Replacing journalists with the "Happy Talk" newspeak on-air-"personalities" American corporate media has not happened to the news services of other countries actually do explain events around the world (even if you see the English language versions of BBC world news and Deutsch Welle in an adult to adult conversation).
I would say that it is not a "triumph of democracy" but that there is an understanding of what the Constitution is about and how the separation of powers means that the impeachment process is about redressing an imbalance to the system of governance as envisioned by the founders of this nation.

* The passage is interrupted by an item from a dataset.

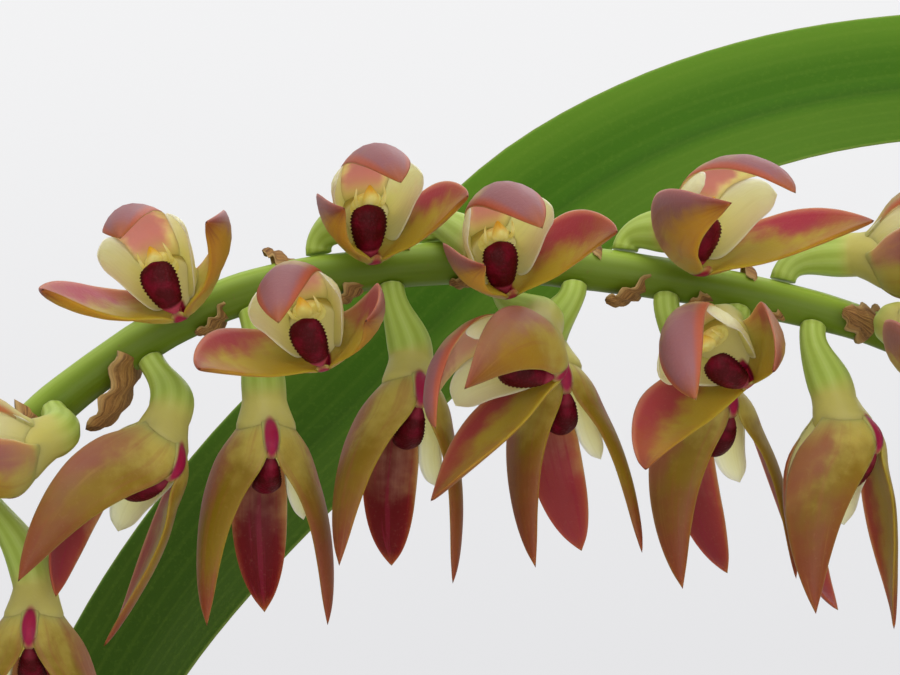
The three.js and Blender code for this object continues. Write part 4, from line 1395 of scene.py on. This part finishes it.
class ORCHID_OT_blooms(bpy.types.Operator):
    """Make the flowers and buds, each on its curved ovary"""

    bl_idname = "orchid.blooms"
    bl_label = "Flowers"

    LIP_SWING = 0.4
    LIP_WIDTH = 1.1
    HUNG_LIP_LOSS = 0.25
    FRINGE = 0.1
    FRINGE_ROWS = range(21, 47)
    CAP_MIDDLE = (0, 0.76, 2.5)
    CAP_AXIS = (0, 0.08, 0.26)
    CAP_ROWS = 14
    HORN = ((0.46, 0.3, 2), (0.56, 0.7, 2.42), (0.52, 1.12, 2.66))
    HORN_ROWS = 8
    HORN_RADIUS = 0.12
    BUD_ROWS = 24
    BUD_SEAM = 0.07
    OVARY_STEPS = 16
    OVARY_RIBS = 9
    RIB_DEPTH = 0.013
    SEED = 3
    FINISHES = (side_sepal_finish, back_sepal_finish, petal_finish, lip_finish, column_finish, ovary_finish)

    def execute(self, context):
        bloom_colours = context.scene.orchid_bloom
        finishes = [finish(bloom_colours) for finish in self.FINISHES]
        draw = random.Random(self.SEED)
        for number, bloom in enumerate(BLOOMS):
            bm = new_shape()
            share, centre, _, out = seat_of(bloom)
            place = self.matrix(bloom, centre)
            # Tone: the flower's own draw, and how far it hangs down. A flower that hangs is painted darker,
            # partly its own colour and partly painted shade, as it faces away from the light above.
            tone = (draw.random(), max(0, -place.col[2].z), 0)
            back = place.inverted()
            foot = back @ (centre + out * (stalk_radius(share) + SEAT_GAP * 0.4))
            stand = back.to_3x3() @ out
            if bloom["open"]:
                self.head(bm, bloom, tone)
            else:
                self.bud(bm, bloom, tone)
            self.ovary(bm, bloom, foot, stand, tone)
            spots = bm.verts.layers.float_vector["spot"]
            for vert in bm.verts:
                vert[spots] = vert.co / bloom["size"]
            bmesh.ops.transform(bm, matrix=place, verts=bm.verts)
            name = f"flower_{number + 1:02d}"
            finish_piece(bm, name + "_bloom", finishes, name)
        return {"FINISHED"}

    def matrix(self, bloom, centre):
        """The flower's own frame in the part's frame."""
        yaw, pitch, roll = (math.radians(angle) for angle in bloom["turn"])
        front = Vector((math.sin(yaw) * math.cos(pitch), -math.cos(yaw) * math.cos(pitch), math.sin(pitch)))
        upright = square_to(Vector((0, 0, 1)), front)
        across = upright.cross(front)
        up = upright * math.cos(roll) + across * math.sin(roll)
        right = up.cross(front)
        turned = Matrix((right, up, front)).transposed().to_4x4()
        dx, near, dz = bloom["reach"]
        turned.translation = centre + Vector((dx, -near, dz))
        return turned

    def head(self, bm, bloom, tone):
        """The open flower in front of its cup. A blade given with -1 is turned left for right."""
        size = bloom["size"]
        for side, draw in ((1, tone[0]), (-1, 1 - tone[0])):
            blade(bm, SIDE_SEPAL, side * bloom["open"], size, (draw, tone[1], 0))
        blade(bm, BACK_SEPAL, 1, size, tone)
        for side in (1, -1):
            blade(bm, PETAL, side, size, tone)
        blade(bm, strip(CHIN), 1, size, (tone[0], tone[1], 1))
        blade(bm, self.lip(bloom["lip_back"], tone[1]), 1, size, tone, self.fringe)
        blade(bm, strip(COLUMN), 1, size, (tone[0], 0, 0))
        self.cap(bm, size)

    def lip(self, back, hang):
        """The lip, swung in by its own amount, and narrower on a flower that hangs."""
        middle = []
        for x, y, z in LIP["middle"]:
            swing = back * smooth(z, 1.6, 3)
            middle.append([x - self.LIP_SWING * swing, y, z - swing])
        half_width = [half * (self.LIP_WIDTH - self.HUNG_LIP_LOSS * hang) for half in LIP["half_width"]]
        return strip({**LIP, "middle": middle, "half_width": half_width})

    def fringe(self, row):
        """How far a row of the lip's edge stands out: every other one does, along its broad part."""
        return 1 + (self.FRINGE * (row % 2) if row in self.FRINGE_ROWS else 0)

    def cap(self, bm, size):
        """The column's cap with the small horn at each side."""
        rows, horn_rows = self.CAP_ROWS, self.HORN_ROWS

        def dome(row, angle, spread):
            turn = math.pi * row / rows
            narrow = 1 - 0.55 * math.sin(angle)
            reach = Vector((0.28 * math.cos(angle) * narrow, 0.4 * math.sin(angle), 0)) * math.sin(turn)
            point = Vector(self.CAP_MIDDLE) + reach + Vector(self.CAP_AXIS) * -math.cos(turn)
            return point * size, (math.cos(angle), row / rows, 0), (0.5, 0.5 + 0.5 * math.sin(angle), 0)

        skin(bm, 18, rows, dome, COLUMN_SKIN)
        for side in (1, -1):
            line = [Vector((side * x, y, z)) for x, y, z in self.HORN]

            def horn(row, angle, spread):
                share = row / horn_rows
                radius = self.HORN_RADIUS * (1 - 0.85 * share) * spread
                off = Vector((math.cos(angle), 0, math.sin(angle))) * radius
                return (through(line, share) + off) * size, (0, share, 0), (0.5, 0.1, 0)

            skin(bm, 8, horn_rows, horn, COLUMN_SKIN)

    def bud(self, bm, bloom, tone):
        """A closed bud: three sepals shut, with a seam between each pair."""
        size = bloom["size"]
        rows = self.BUD_ROWS

        def place(row, angle, spread):
            share = row / rows
            belly = mix(OVARY_RADII[1], BUD["radius"], math.sin(math.pi * min(1, share * 1.1)))
            seam = 1 - self.BUD_SEAM * (0.5 + 0.5 * math.cos(3 * angle)) ** 6
            radius = belly * mix(1, 0.75, share) * seam * math.sqrt(max(0, 1 - share ** 3)) * spread
            point = Vector((radius * math.cos(angle), radius * math.sin(angle), BUD["length"] * share - 0.3))
            return point * size, (math.cos(1.5 * angle), share * 0.9, -1), tone

        skin(bm, 36, rows, place, SIDE_SKIN)

    def ovary(self, bm, bloom, foot, stand, tone):
        """The ribbed ovary, curved from the stalk to the flower, and the cup that it opens into."""
        size = bloom["size"]
        length = foot.length
        first, second = foot + stand * 0.4 * length, Vector((0, 0, -min(0.35 * length, 0.9 * size)))
        steps = self.OVARY_STEPS
        stations = []
        for k in range(steps + 1):
            t = k / steps
            point = foot * (1 - t) ** 3 + first * 3 * t * (1 - t) ** 2 + second * 3 * t * t * (1 - t)
            lead = (first - foot) * (1 - t) ** 2 + (second - first) * 2 * t * (1 - t) - second * t * t
            radius = mix(OVARY_RADII[0], OVARY_RADII[1], smooth(t, 0.1, 0.8)) * size
            stations.append((point, lead.normalized(), radius, 0.8 * t))
        if bloom["open"]:
            for number, (y, radius, z) in enumerate(CUP_RINGS):
                middle = Vector((0, y, z)) * size
                stations.append((middle, Vector((0, 0, 1)), radius * size, 0.82 + 0.015 * number))
        side = Vector((1, 0.1, 0.1))
        frames = []
        for _, lead, _, _ in stations:
            side = square_to(side, lead)
            frames.append((side, lead.cross(side)))
        last = len(stations) - 1

        def place(row, angle, spread):
            k = min(max(row - 1, 0), last)
            middle, _, radius, share = stations[k]
            rib = math.cos(self.OVARY_RIBS * angle)
            reach = radius * (1 + self.RIB_DEPTH * rib * smooth(0.86 - share, 0, 0.2)) * spread
            point = middle + frames[k][0] * reach * math.cos(angle) + frames[k][1] * reach * math.sin(angle)
            return point, point / size, (tone[0], rib, share)

        skin(bm, 72, last + 2, place, OVARY_SKIN)


class ORCHID_OT_stage(bpy.types.Operator):
    """Set up the pale floor, the soft lights, the background and the camera"""

    bl_idname = "orchid.stage"
    bl_label = "Stage"

    CAMERA = (0.040, -0.152, 0.165)
    TARGET = (0.04, -0.01, 0.15)
    SENSOR_WIDTH = 36
    # Each lamp with its place and its width in metres
    LAMPS = (
        ("key", (-0.02, -0.16, 0.62), 0.34),
        ("fill", (0.16, -0.8, 0.3), 0.7),
        ("rim", (0.2, 0.45, 0.45), 0.4),
    )

    def execute(self, context):
        stage = context.scene.orchid_stage
        context.scene.view_settings.view_transform = "Standard"
        self.floor(stage)
        for name, place, width in self.LAMPS:
            self.lamp(name, place, width, getattr(stage, name + "_power"))
        self.world(stage)
        camera = put("photo_camera", bpy.data.cameras.new("photo_camera"))
        camera.location = self.CAMERA
        camera.rotation_euler = (math.pi / 2, 0, 0)
        camera.data.sensor_width = self.SENSOR_WIDTH
        camera.data.lens = stage.lens
        camera.data.clip_start = 0.01
        context.scene.camera = camera
        return {"FINISHED"}

    def floor(self, stage):
        bm = bmesh.new()
        bmesh.ops.create_circle(bm, cap_ends=True, radius=stage.floor_radius, segments=128)
        paint = Paint("pale_floor")
        colour = paint.blend(paint.cloud(3, 2), shade(212, 212, 211), shade(218, 218, 217))
        put("floor", mesh_of(bm, "floor", [paint.finish(colour, 0.8)]))

    def lamp(self, name, place, width, power):
        light = bpy.data.lights.new(name, "AREA")
        light.shape = "DISK"
        light.size = width
        light.energy = power
        lamp = put(name, light)
        lamp.location = place
        lamp.rotation_euler = (Vector(self.TARGET) - Vector(place)).to_track_quat("-Z", "Y").to_euler()

    def world(self, stage):
        """A pale background, a little darker below. It lights from above and behind most."""
        world = bpy.data.worlds.new("studio")
        bpy.context.scene.world = world
        paint = Paint("studio", world)
        way = paint.node("ShaderNodeTexCoord", out="Generated")
        _, back, up = paint.split(way)
        seen = paint.node("ShaderNodeLightPath", out="Is Camera Ray")
        colour = paint.blend(up.rise(-0.12, 0.12), shade(229, 229, 231), shade(243, 243, 244))
        glow = stage.sky * (0.35 + up.rise(-0.3, 0.9) * 0.45 + back.rise(-0.3, 0.9) * 0.45)
        paint.drive("Color", colour)
        paint.drive("Strength", seen + (1 - seen) * glow)


OPERATORS = (
    ORCHID_OT_pot, ORCHID_OT_bark, ORCHID_OT_rhizome, ORCHID_OT_bulbs, ORCHID_OT_leaves, ORCHID_OT_stalk,
    ORCHID_OT_blooms, ORCHID_OT_stage,
)
SETTINGS = {
    "orchid_pot": OrchidPot, "orchid_growth": OrchidGrowth, "orchid_bloom": OrchidBloom,
    "orchid_stage": OrchidStage,
}


class ORCHID_PT_panel(bpy.types.Panel):
    """The sizes, colours and steps of the orchid"""

    bl_idname = "ORCHID_PT_panel"
    bl_label = "Potted orchid"
    bl_space_type = "VIEW_3D"
    bl_region_type = "UI"
    bl_category = "Orchid"

    def draw(self, context):
        for word in SETTINGS:
            box = self.layout.box()
            group = getattr(context.scene, word)
            for name in group.bl_rna.properties.keys():
                if name not in ("rna_type", "name"):
                    box.prop(group, name)
        for operator in OPERATORS:
            self.layout.operator(operator.bl_idname)


def register():
    for made in (*SETTINGS.values(), *OPERATORS, ORCHID_PT_panel):
        bpy.utils.register_class(made)
    for word, group in SETTINGS.items():
        setattr(bpy.types.Scene, word, PointerProperty(type=group))


def unregister():
    for word in SETTINGS:
        delattr(bpy.types.Scene, word)
    for made in reversed((*SETTINGS.values(), *OPERATORS, ORCHID_PT_panel)):
        bpy.utils.unregister_class(made)


def main():
    register()
    bpy.ops.orchid.pot()
    bpy.ops.orchid.bark()
    bpy.ops.orchid.rhizome()
    bpy.ops.orchid.bulbs()
    bpy.ops.orchid.leaves()
    bpy.ops.orchid.stalk()
    bpy.ops.orchid.blooms()
    bpy.ops.orchid.stage()


if __name__ == "__main__":
    main()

The people of the world has come to loath Mr. Bush and views that the American experiment is coming to an end as he continues to remain in power because Congress has utterly failed in it's constitutional duties.
jk
Since I wrote that post, I have been traveling and working in Jordan and Egypt. In Jordan, editors and reporters are jailed at the rate of several per week, and in Egypt, any group of 5 people is considered a mob and is subject to arrest as an illegal assembly. Illiteracy is rampant and many are so poor that their belief in their god is all that separates them from beasts.

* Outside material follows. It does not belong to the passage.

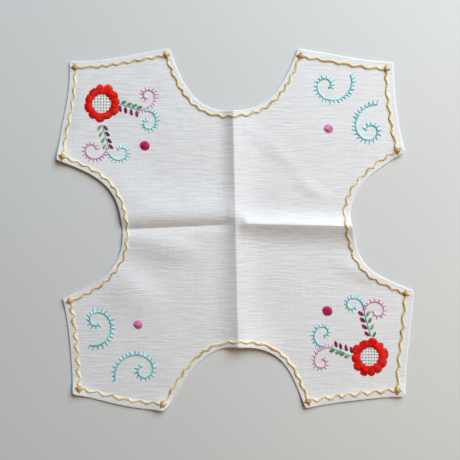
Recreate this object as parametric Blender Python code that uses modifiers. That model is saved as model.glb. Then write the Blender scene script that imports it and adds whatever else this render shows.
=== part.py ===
"""A bread cloth of white linen: one square panel with a round bay cut from each side and a turned hem.

It lies on a table, newly unfolded, so the creases of its folding still stand up: one ridge runs
from front to back, one runs from the middle to the right, and one furrow runs to the left.
Units are metres. X runs to the right, Y to the back, Z up, and the origin is on the table under
the middle of the cloth.
"""
import math
from collections import namedtuple

import bmesh
import bpy
from mathutils import Vector
from mathutils.geometry import interpolate_bezier, intersect_line_line

MM = 0.001

# Cloth: the hem is three layers of the linen, so it stands higher than the field inside it.
# Round the bays it is turned narrower than along the straight edges.
FIELD_THICKNESS = 1.0 * MM
HEM_THICKNESS = 1.8 * MM
EDGE_HEM_WIDTH = 7.0 * MM
BAY_HEM_WIDTH = 5.0 * MM
HEM_TOP_SHARE = 0.82
CORNER_ROUNDING = 2.2 * MM
INNER_ROUNDING = 1.1 * MM

# Outline: three corners for each of the four lobes, anticlockwise from the back left.
# Sizes are in mm. Lift is how far the corner curls off the table. The straight edge that follows
# the corner swells outward by bow at its middle, and by twist in its first half.
Corner = namedtuple("Corner", "name x y lift bow twist")
CORNERS = [
    Corner("back_left_inner", -69.5, 191, 1.2, -2.4, 0.7),
    Corner("back_left_outer", -175, 177.5, 0.8, -1.7, -1.3),
    Corner("back_left_side", -188, 73.5, 2.8, 0, 0),
    Corner("front_left_side", -182, -71.5, 1.8, -2.0, -0.3),
    Corner("front_left_outer", -171, -172.5, 3.2, 2.8, -0.6),
    Corner("front_left_inner", -75, -190, 4.0, 0, 0),
    Corner("front_right_inner", 73.5, -187.5, 2.5, -1.4, 0),
    Corner("front_right_outer", 178, -175, 3.2, -0.3, -0.5),
    Corner("front_right_side", 187.5, -64, 1.0, 0, 0),
    Corner("back_right_side", 178, 81.5, 4.0, -2.7, 0),
    Corner("back_right_outer", 166, 176.5, 0.8, -1.2, -0.5),
    Corner("back_right_inner", 65.5, 191, 1.2, 0, 0),
]

# Bays: each joins two corners by way of its deepest point. Headings are the directions
# of the outline, in degrees anticlockwise from +X, where it leaves the first corner,
# passes the deepest point and reaches the second corner.
# Pulls are the reaches of the two curves that meet at the deepest point, in mm.
Bay = namedtuple("Bay", "first x y leaving passing reaching pull_out pull_in pull_on pull_back")
BAYS = [
    Bay("back_left_side", -119.3, 0, -21, -87, -161, 42, 49, 40, 40),
    Bay("front_left_inner", 3.6, -122.5, 47, 0, -67.5, 26.5, 47.5, 49, 38),
    Bay("front_right_side", 122, 2.5, 157.5, 102, 30, 50.5, 46.5, 38, 40),
    Bay("back_right_inner", -3.2, 125.2, -111, 182, 109, 45.5, 38.5, 42, 37),
]
BAY_STEPS = 10
EDGE_STEPS = 9
ROUNDING_STEPS = 3

# Creases, in mm, from start to end on the cloth. A ridge falls away from its line: height is
# its rise, which reaches out left and right of the way by the sizes at the start and at the end,
# and flattened is how much lower the ironed crease itself lies than its flanks would bring it.
Ridge = namedtuple("Ridge", "name x0 y0 x1 y1 height left0 left1 right0 right1 flattened")
RIDGES = [
    Ridge("front_back", 2.9, -126, -2.7, 128, 5.2, 20, 11, 24, 30, 0.0),
    Ridge("right", 11.9, 6.8, 124, 4.0, 8.6, 15.7, 10.5, 17, 19.5, 0.6),
]
FLATTENED_REACH = 3 * MM

# A furrow is lowest on its line: the flanks rise steeply to a crest and sink slowly behind it.
Furrow = namedtuple("Furrow", "name x0 y0 x1 y1 left left_rise left_fall right right_rise right_fall")
FURROWS = [
    Furrow("left", -112.7, 0.5, -6.8, 5.3, 8.2, 14.5, 36, 3.1, 11.6, 22.8),
]
CREASE_ROUNDING = 0.8 * MM
BLEND_POWER = 1.6

# Swells, in mm: soft rises left by folding, handling and the pull of the stitches. Each is
# a long mound along its heading, with its own width on the left and right of it.
Swell = namedtuple("Swell", "name x y heading half_length left right rise")
SWELLS = [
    Swell("before_furrow", -72, -18, -7, 35, 12.6, 17.7, 3.2),
    Swell("front_left_field", -107, -60, -38, 31, 16, 31, 2.9),
    Swell("back_left_side", -144.5, 50, -20, 90, 29, 18.5, 2.4),
    Swell("back_left_edge", -166, 126, 83, 50, 7, 30, 0.8),
    Swell("back_right_middle", 48, 80, -40, 25, 9.5, 9.5, 1.0),
    Swell("back_right_field", 80, 43.5, -31, 21, 8.3, 8.5, 1.2),
    Swell("right_bay_edge", 133, -44, -19, 26.5, 11.5, 11.5, 2.0),
    Swell("front_bay_crest", 12.5, -125, 90, 22.5, 12, 40, 3.4),
    Swell("front_bay_tip", 1.5, -127, 90, 9, 10, 10, 2.4),
    Swell("front_left_edge", -124, -183, -9, 46, 8, 8, 1.0),
    Swell("front_right_edge", 126, -177, 7, 50, 14, 7, 1.3),
]
CURL_REACH = 12 * MM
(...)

These are people whose only experience with removing an unpopular leader in their country and their neighbors is by military coup, assassination, civil war or foreign intervention.
But I saw one wearing an Obama T-shirt like it was his favorite soccer team. And for the first time in years, my conversations were about Obama and Hillary, not the war in Iraq or Guantanamo or the treatment of Palestinians.
So while I would be happy to see impeachment and war crimes trials for Bush, Cheney, Rumsfeld, Rice, Feith, etc., that is not the message I am trying to convey. Rather it is my prayer that America elects a President who represents and can restore the idea of America that is the hope and ideal of people all over the world, as well as ourselves. And when I ask myself which of the three candidates most embodies that hope, I only come up with one answer. Who do you come up with?
Those lessons in the nineties were lost when Mr. Bush came to power. He, who was known as "the Enforcer" during his father's tenure, is the most partisan president in memory. He has overturned the civil servants of the federal government into political lackeys for the Republican party.
Why else would there be organizations of former civil servants from the Department of the Interior (e.g., Forest Service Employees for Environmental Ethics) and our intelligence agencies that are telling the people that the policies within their respective departments and agencies are being politicized to the detriment of the nation?
Remember that people in other countries are more discerning and have made to some degree a distinction between Mr. Bush and the American people.
I believe that it us, the people of America, who have a long hard road to make amends to the rest of the world for the actions of Mr. Bush- the worst man to have occupied the office of the President in our nation's history.